Top nutrition changes

  • Use of the garden for nutrition education
  • Opportunities for parents/students/community to access fruits and vegetables from the garden
  • Clients have the opportunity to choose at least some foods they would like to take from food pantries, food banks, or soup kitchens (e.g., a client-choice model)
  • Ongoing, point-of-decision prompts to make a healthy eating behavior choice (could include signage, taste tests, and other interactive displays)
  • Initiation, improvement, expansion, reinvigoration or maintenance of edible gardens

Top physical activity changes

  • Physical activity facilities, equipment, structures, or outdoor space
  • Incorporation of physical activity into the school day or during classroom-based instruction (not recess/free play or PE)
  • Used interactive educational display (that will stay at the site), other visual displays, posters, live demonstrations, audiovisuals, celebrities, etc., to prompt physical activity choices close to the point of decision
  • Quality of structured physical activity (non-PE) (e.g., activities that increase time moving, evidence-based interventions, etc.)
  • Opportunities for structured physical activity

PSE Success Story

The Pantry2Preschool (P2P) project provided food boxes for families at the preschool sites their children attended. MSU Extension provided guidance for the food items purchased and provided in the food boxes; along with corresponding healthy recipes for the families to use at home. The community champion and volunteers at the food pantry are supporters of making healthy food choices and being physically active. They reported choosing more fruit and vegetables and encouraging pantry participants to do the same. The layout of the pantry was also adjusted to support more efficient shopping and packing of the P2P food boxes.

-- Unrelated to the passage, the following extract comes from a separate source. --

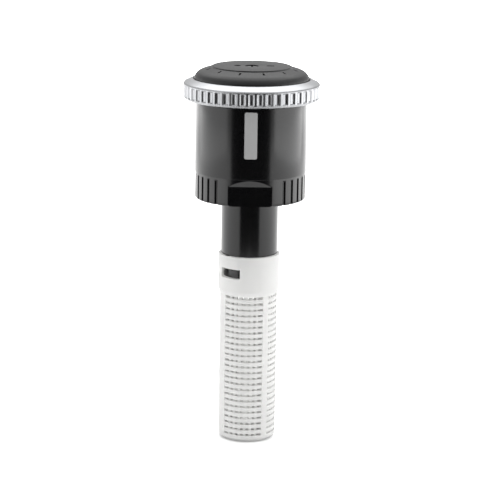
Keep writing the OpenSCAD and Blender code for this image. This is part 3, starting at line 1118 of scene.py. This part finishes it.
@dataclass
class Studio:
    """Floor, lights and camera."""

    camera_distance: float = 0.476
    camera_elevation: float = 12.6
    camera_roll: float = 0.88
    focal_mm: float = 161.6
    aim_height: float = -11.5
    shift: float = 0.0017
    floor_r: float = 3.0
    side_box_x: float = 0.22
    side_box_size: tuple[float, float] = (0.36, 0.17)
    card_near_r: float = 0.085
    card_far_r: float = 0.62
    card_half_angle: int = 40
    card_h: float = 0.45

    def build(self) -> None:
        """Set up the whole studio."""
        self.floor()
        self.lights()
        self.camera()
        bpy.context.scene.view_settings.view_transform = "Standard"

    def floor(self) -> None:
        """Lay a pale floor under the filter's foot."""
        low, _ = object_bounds()
        bm = bmesh.new()
        bmesh.ops.create_circle(bm, cap_ends=True, segments=128, radius=self.floor_r)
        bmesh.ops.translate(bm, vec=(0, 0, low.z), verts=bm.verts[:])
        mesh = bpy.data.meshes.new("floor")
        bm.to_mesh(mesh)
        bm.free()
        floor = bpy.data.objects.new("floor", mesh)
        bpy.context.scene.collection.objects.link(floor)
        material, tree, surface = new_material("pale_floor")
        shader = add_node(tree, "ShaderNodeBsdfPrincipled",
                          {"Base Color": linear("#f4f4f4"), "Roughness": 0.9,
                           "Specular IOR Level": 0.0})
        tree.links.new(shader.outputs["BSDF"], surface)
        mesh.materials.append(material)
        floor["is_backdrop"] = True

    def softbox(self, name: str, place: tuple[float, float, float], aim: tuple[float, float, float],
                size: tuple[float, float], radiance: float, spread: float = 180.0) -> None:
        """Hang a soft box.

        Args:
            name: Name of the light.
            place: Where it hangs.
            aim: Point that it faces.
            size: Its width and height.
            radiance: How bright its face is, where 1 is white.
            spread: Angle of its beam, in degrees.
        """
        light = bpy.data.lights.new(name, "AREA")
        light.shape = "RECTANGLE"
        light.size, light.size_y = size
        light.energy = radiance * math.pi * size[0] * size[1]
        light.spread = math.radians(spread)
        lamp = bpy.data.objects.new(name, light)
        lamp.location = place
        lamp.rotation_euler = (Vector(place) - Vector(aim)).to_track_quat("Z", "Y").to_euler()
        lamp.visible_camera = False
        bpy.context.scene.collection.objects.link(lamp)

    @staticmethod
    def on_circle(radius: float, side: float, height: float) -> Vector:
        """Find a place on a level circle round the object.

        Args:
            radius: Radius of the circle.
            side: Angle from the front towards +X, in degrees.
            height: Height of the circle.

        Returns:
            The place, in metres.
        """
        angle = math.radians(side)
        return Vector((radius * math.sin(angle), -radius * math.cos(angle), height))

    def dark_card(self) -> None:
        """Lay a black card on the floor in front and stand one up behind the camera.

        Together they keep the middle of the barrel dark between the two side boxes.
        """
        low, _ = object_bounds()
        height = low.z + 0.0005
        half = self.card_half_angle
        bm = bmesh.new()
        rim = [self.on_circle(self.card_far_r, side, height)
               for side in range(-half, half + 1, half // 2)]
        near = [self.on_circle(self.card_near_r, side, height) for side in (half, 0, -half)]
        bm.faces.new([bm.verts.new(place) for place in rim + near])
        up = Vector((0, 0, self.card_h))
        for left, right in zip(rim[:-1], rim[1:]):
            bm.faces.new([bm.verts.new(place) for place in (left, right, right + up, left + up)])
        mesh = bpy.data.meshes.new("dark_card")
        bm.to_mesh(mesh)
        bm.free()
        card = bpy.data.objects.new("dark_card", mesh)
        # Only reflections see the card, so it throws no shadow and takes no light from the floor.
        card.visible_camera = False
        card.visible_diffuse = False
        card.visible_transmission = False
        card.visible_shadow = False
        bpy.context.scene.collection.objects.link(card)
        material, tree, surface = new_material("black_felt")
        shader = add_node(tree, "ShaderNodeBsdfPrincipled",
                          {"Base Color": linear("#060606"), "Roughness": 1.0,
                           "Specular IOR Level": 0.0})
        tree.links.new(shader.outputs["BSDF"], surface)
        mesh.materials.append(material)
        card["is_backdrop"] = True

    def lights(self) -> None:
        """Hang soft boxes at both sides, over the back and overhead, in a pale room."""
        self.dark_card()
        aim = (0, -0.02, 0.005)
        self.softbox("left_box", (-self.side_box_x, *aim[1:]), aim, self.side_box_size, 1.15)
        self.softbox("right_box", (self.side_box_x, *aim[1:]), aim, self.side_box_size, 2.0)
        self.softbox("back_box", (0, 1.15, 0.6), (0, 1.15, 0), (3.4, 1.5), 2.6, 80)
        self.softbox("top_box", (0, 0.25, 0.7), (0, 0, 0), (1.2, 1.0), 2.3)
        world = bpy.data.worlds.new("room")
        world.use_nodes = True
        world.node_tree.nodes["Background"].inputs["Color"].default_value = linear("#ffffff")
        world.node_tree.nodes["Background"].inputs["Strength"].default_value = 0.8
        bpy.context.scene.world = world

    def camera(self) -> None:
        """Place the camera a little above the front, with a long lens."""
        data = bpy.data.cameras.new("camera")
        data.lens = self.focal_mm
        data.sensor_width = 36.0
        data.clip_start = 0.01
        data.shift_x = self.shift
        camera = bpy.data.objects.new("camera", data)
        tilt = math.radians(self.camera_elevation)
        back = Vector((0.0, -math.cos(tilt), math.sin(tilt)))
        camera.location = Vector((0, 0, self.aim_height * MM)) + back * self.camera_distance
        facing = back.to_track_quat("Z", "Y").to_matrix()
        roll = Matrix.Rotation(math.radians(self.camera_roll), 3, "Z")
        camera.rotation_euler = (facing @ roll).to_euler()
        bpy.context.scene.collection.objects.link(camera)
        bpy.context.scene.camera = camera


def dress_cad(nodes: dict[str, bpy.types.Object], materials: Materials) -> None:
    """Give each carried-over CAD node its finish.

    Args:
        nodes: CAD node name to its object.
        materials: Finish to its material.
    """
    for name, finish in CAD_FINISHES.items():
        for slot in nodes[name].material_slots:
            slot.material = materials[finish]
        LOG.info("%s keeps its CAD shape, in %s", name, finish.name)


def main() -> None:
    """Load the frame, build every sub-assembly in order, and set up the studio."""
    logging.basicConfig(level=logging.INFO, format="%(message)s")
    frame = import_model()
    finishes = [BLACK_ACETAL, TEXTURED_ACETAL, WHITE_POLYPROPYLENE, GREY_ABS, BEARING_PLASTIC,
                NICKEL_PLATE, STAINLESS_STEEL, NITRILE_RUBBER]
    materials = {finish: finish.material() for finish in finishes}
    dress_cad(frame["nodes"], materials)
    joints = {joint["name"]: joint for joint in frame["record"]["behaviour"]["joints"]}
    travel = joints["pop_up"]["range_m"][1] / MM
    for assembly in (HousingAssembly(), RingAssembly(), RotorAssembly(), FilterAssembly(),
                     SpringAssembly(travel=travel)):
        assembly.build(materials)
    Studio().build()


if __name__ == "__main__":
    main()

Multi-level Success Stories

The U Dig It Community Garden has a 59-bed garden that provides opportunities for youth and adult to learn about gardening, nutrition education, food preservation, and giving back through produce donations to the Lakeshore Food Club. In FY2022, 4,202 adults and youth were impacted by the produce donation program.

In FY22, the Tuscola Food Access Collaborative worked with the public transportation authority and a local farmers market to find a solution for transportation barriers that limited access to healthy food options. The group’s work resulted in mini mobile pantries (Thumb Blessing Boxes) filled with food items, personal hygiene products, paper products, and cleaning supplies being placed on public transportation and stocked from local farmers market support.